This magnificent structure was built under the British Empire and is a reminder of the colonial history of the city. It is also called the President’s House as it is the residence of the President of the nation. This building merges Mughal and Western architectural styles and the most outstanding influence of Indian architecture can be seen in the form of the copper dome. In the centre of its forecourt, behind the high railing fence, lies the 44m high Jaipur Column. This sandstone column was a gift from the Maharaja of Jaipur. Lying to the west of the President’s house are the exotic Mughal Gardens. At the gates of the Rashtrapati Bhawan, mounted and on-foot troops parade in full uniform on Saturday mornings.
The Parliament House
This is the seat of Indian politics, situated on Parliament Street, north of Rajpath. It was designed by Sir Herbert Baker and was originally called the Circular House, because of its shape. The corridor has a large number of sentinels, nearly 247 which dot the 173m disc which serves as a substratum in this structure.
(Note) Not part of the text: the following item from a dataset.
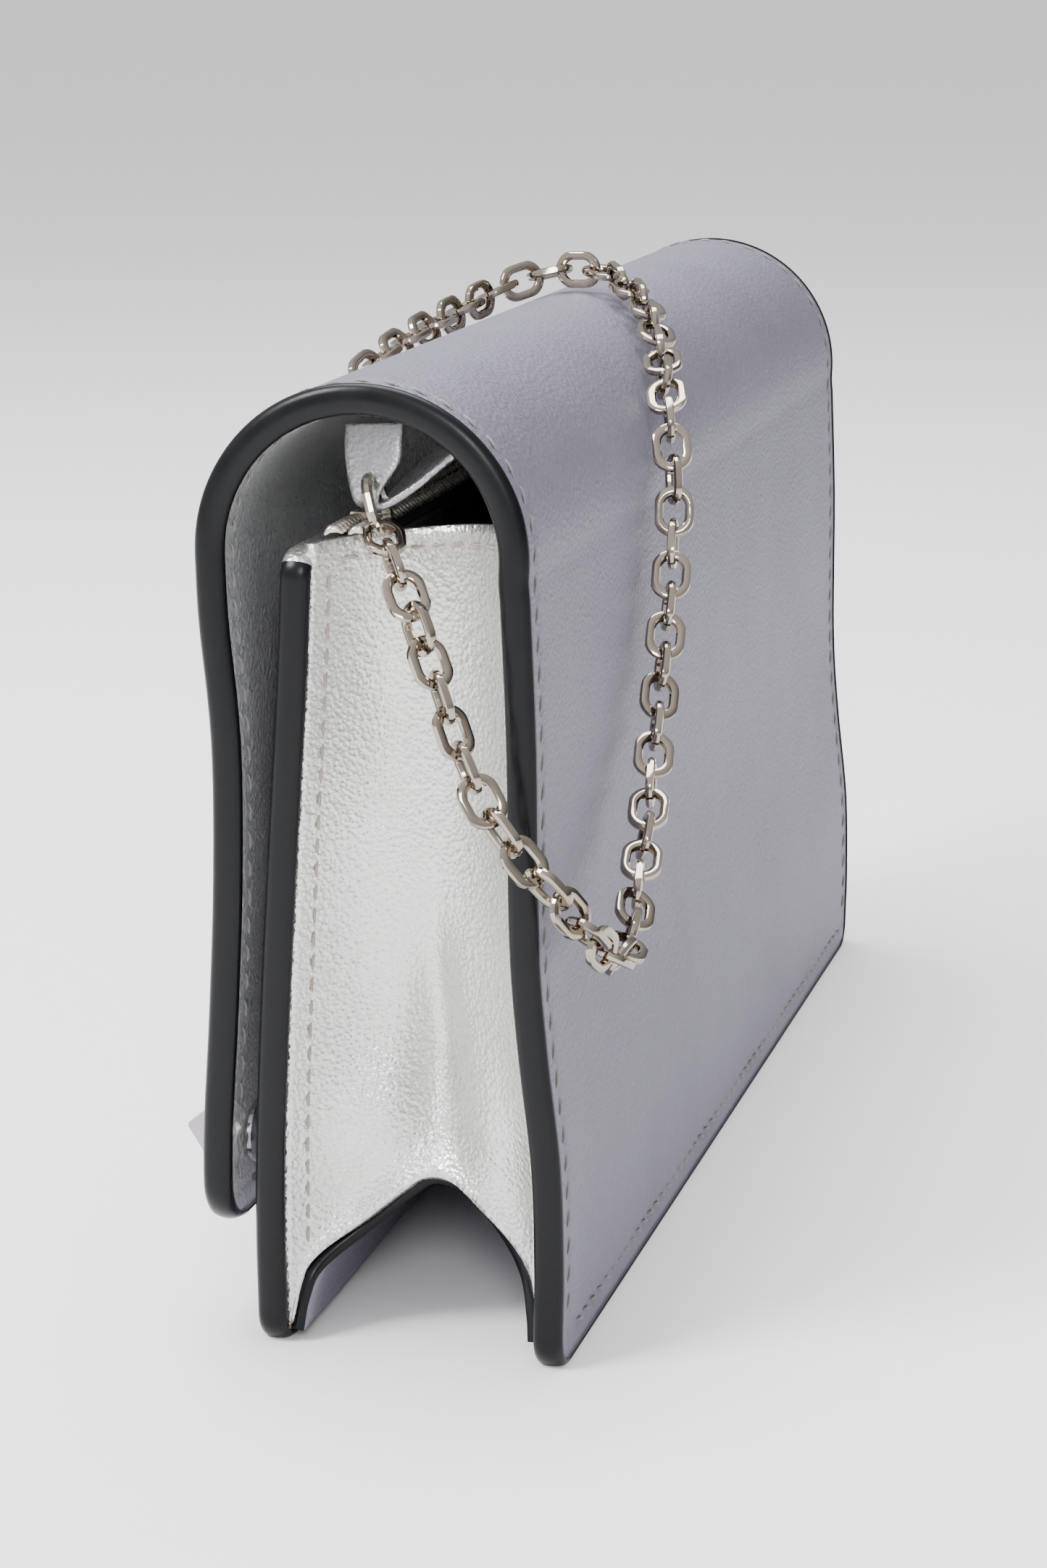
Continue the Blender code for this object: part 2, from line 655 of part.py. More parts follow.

It also portrays the architecture of the Mughal era in the boundary walls which are made of carved sandstone and have delicate motifs on them. One can get a permit from the reception office and then visit the Lok Sabha and Rajya Sabha which are the centres of political activity and the melting pot of India’s top political leaders. Here, bills are passed and laws are put into motion. The Parliament House is often referred to as the Sansad Bhawan.